The method and materiality of a naming process is central to Quentin Meillassoux’s book After Finitude through his concept of the arche-fossil. This is material which has ancestral significations; it is material which indicates existence of a reality before life on earth. Meillassoux uses the dates of the origin of the universe, the accretion of the earth, the origin of life on earth and the origin of humankind as examples of the arche-fossil. He explains the essentially constructed and contingent nature of such material: the meaning or sense of the arche-fossil is in the dating of it. The date verified by a scientific community affirms its consistency. For Meillassoux’s example the scientific processes of dating and of mathematics are what locate the arche-fossil in this world and even what unite the world with a this-ness. He states that this is the primary validation of a presentness or a givenness of a particular world. It is this intersubjective affirmation of an object which holds the fabric of a world together. This contingent relation is what also constructs a temporality:

That thought is in a position to think manifestations emergence in being, as well as a being or time anterior to manifestation;
that the fossil-matter is the givenness in the present of a being that is anterior to givenness; that is to say, that an arche-fossil manifests an entity’s anteriority vis-à-vis manifestation […] being is not anterior to givenness, it gives itself as anterior to givenness […] for givenness is primary and time itself is only meaningful insofar as it is always-already presupposed in humanity’s relation to the world.6

Meillassoux emphasises that it is thought of thought or being constituted qua being which solidifies into an object (the arche-fossil), which in turn produces a co-ordinate for a temporality rather than any representation of a manifestation or presentation of being. For with the arche-fossil its referent does not exist outside thought. It is the intersubjective construction by thought in being of the arche-fossil which locates it here in this time.

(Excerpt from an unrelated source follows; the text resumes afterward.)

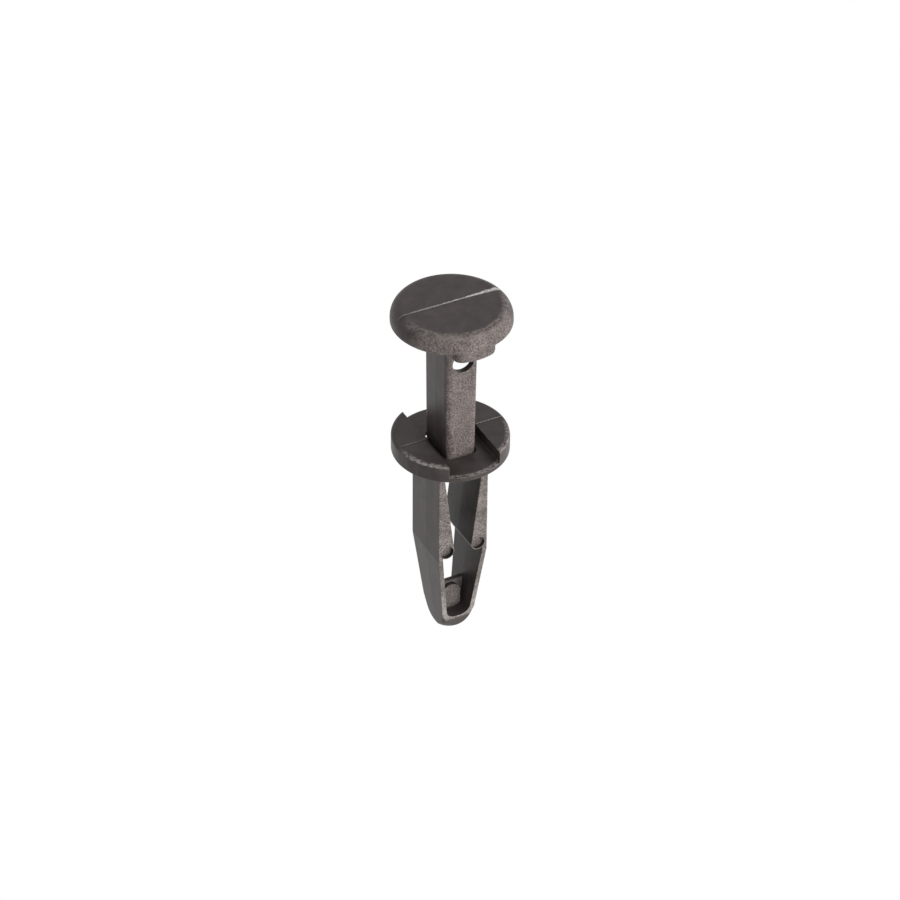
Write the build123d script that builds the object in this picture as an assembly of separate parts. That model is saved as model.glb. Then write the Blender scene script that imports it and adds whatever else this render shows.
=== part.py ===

We have to carry out a retrojection of the past on the basis of the present […] it is not ancestrality which precedes givenness, but that which is given in the present which retrojects a seemingly ancestral past. To understand the fossil, it is necessary to proceed from the present to the past, following a logical order, rather than from the past to the present, following a chronological order.7

Thought’s ability to construct a name (or date) which is not condemned to images of past (including ones of the future) is proof of the virtue of a materialism which can construct a contingent world, one not evacuated through its integration into the processes of democratisation which define today’s modes of production, but one which indissolubly sustains the fabric and method of its becoming, not through its persistence but through its existence. A name should not presuppose a colonisation of space but the emergence of space. For when Giorgio Agamben re-inscribes the essential messianic qualities of kairòs into Paul’s legacy he illuminates the necessary prophetic and propositional nature of the name.8

8 – Agamben, Giorgio, The Time That Remains: A Commentary on the Letter to the Romans, 2005, Stanford University Press, California, Translated by Patricia Dailey.

6/7 – pp. 1-27, Meillassoux, Quentin, After Finitude: An Essay on the Necessity of Contingency, 2008, Continuum, London, Translated by Ray Brassier.

1/5 – pp.94-97, Negri, Antonio, The Porcelain Workshop: For a New Grammar of Politics, 2008, Semiotext(e), Los Angeles, Translated by Noura Wedell.

2/3/4 – pp.139-180, Negri, Antonio, Time For Revolution, 2003, Continuum, New York, Translated by Matteo Mandarini.